Men zou, geloof ik, moeilijker een zinrijker symbool voor de Friese onafhankelijkheidsdag kunnen kiezen dan dit Grootzegel van de oude Friezen bij hun vergadering onder de ‘Opstalbeam’. Er ligt voor de Katholieken een voortzetting in van de oude ‘Gedachtenis van de zalige Maagd Maria’, terwijl het voor de niet-Katholieken niet meer zou zijn, dan wat nu ook in de Provincie Drente een van ouds bewaard symbool is, een wapen, waarin door de toenmalige Friezen hun gevoelens zijn neergelegd, maar nu in ere wordt gehouden meer als hun oude wapen, hun oud zegel, dan om de voorstelling, daarop weergegeven. Ik haal dit voorbeeld aan, omdat de provincie Drente nog altijd zonder iemands ergernis een wapen heeft, dat eveneens een ‘Gedachtenis’ is ‘van de zalige Maagd Maria’, maar wordt aanvaard als het wapen van Assen en van Drente, zonder dat gevraagd wordt, hoe het tot stand is gekomen.

Zo eert men het verleden en ergert zich toch niet.

Zo zou het ook kunnen in Friesland.

Laat men daar het oude Friese wapen weer ergens neerleggen ter herinnering aan Frieslands bevechting van zijn vrijheid.

Wie kan zich daaraan ergeren?

Wat is dit oude zegel, dit oude wapen van Friesland?

Op het midden van het veld zetelt de Maagd Maria als de Moeder Gods, het Kindje Jezus zittend op haar schoot. Maria draagt op haar hoofd de kroon der Koningin. Haar rechterhand houdt als scepter een lelietak, terwijl de linker het Kindje steunt. Het kindje wijst met de rechterhand naar Maria als om ons op haar te wijzen als Zijn en onze Moeder. In het andere handje houdt het een gesloten boek, het zinnebeeld der Wijsheid Gods, waarin het lief en leed van Friesland besloten ligt, het Geheim der Goddelijke Voorzienigheid, dat God in Zijn wijsheid besloten houdt.
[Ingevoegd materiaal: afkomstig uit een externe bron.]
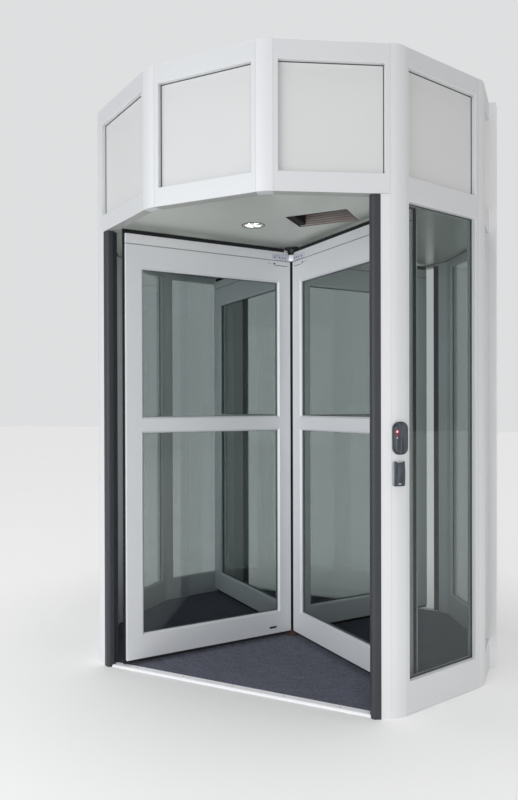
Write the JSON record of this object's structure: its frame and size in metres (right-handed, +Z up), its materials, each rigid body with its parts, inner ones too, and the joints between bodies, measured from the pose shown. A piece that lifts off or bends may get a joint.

Aan beide zijden staat een stoere Friese krijger, het hoofd ontbloot, het lichaam gepantserd. Beiden dragen een schild, de een daarenboven een speer, de ander een getrokken zwaard. Zij staan daar als ridders of wachten voor de troon van Koning en Koningin. Onder deze voorstelling liggen op een zegel van 1323 twee personen, die wel het volk van Friesland moeten verzinnebeelden, die voor Friesland bidden tot Jezus op Maria’s schoot, op een zegel van 1361 naar het schijnt een priester, die het doet in naam des volks. Op ’t oudste zegel van 1323 wordt als gebed de welwillende tussenkomst van Maria voor het Friese volk gevraagd. Ik moge hier een gedachte openbaren, die bij mij opkwam na de mooie rede van Prof. Gosses.

Zou ter uitvoering van zijn vingerwijzing niet in Rijs zelf, op het mooie ruime grasveld naast het Sanatorium niet in een mozaiek van stenen en bloemen dit oude wapen, dit oude zegel van Friesland kunnen worden aangebracht met als onderschrift: 26 Sept. 1345 Fryslân: frij from frysk.

Dan ligt de gedachte van Prof. Gosses vast.

Dan hebben we tijd tot 1945 om daarnaar een gedenkteken van meer blijvende waarde op te richten.

In Rijs komen jaarlijks duizenden Friezen.

Ze komen allen langs die mooie plek van Gaasterland.

Wanneer daar in een kleurig en fleurig mozaiek dit zegel van Friesland met dat onderschrift prijkt, dan wordt gevraagd en geantwoord, wat dat betekent, dan leeft weer: De Gedachtenis van de zalige Maagd Maria om de overwinning van Staveren. Dan gedenken wij de bevechting van Friesland’s onafhankelijkheid in de geest onzer vaderen en herinneren wij ons weder onze oude tradities, waarbij wij in het lief en leed van Friesland het bestel zien van de Goddelijke Voorzienigheid.

Titus Brandsma

 


  1. Published in: Ons Noorden, 19 August 1939 [Frisia Catholica].
  2. Tuesday, 15 August 1939.
  3. In other publications spelled as ‘Upstalbeam’.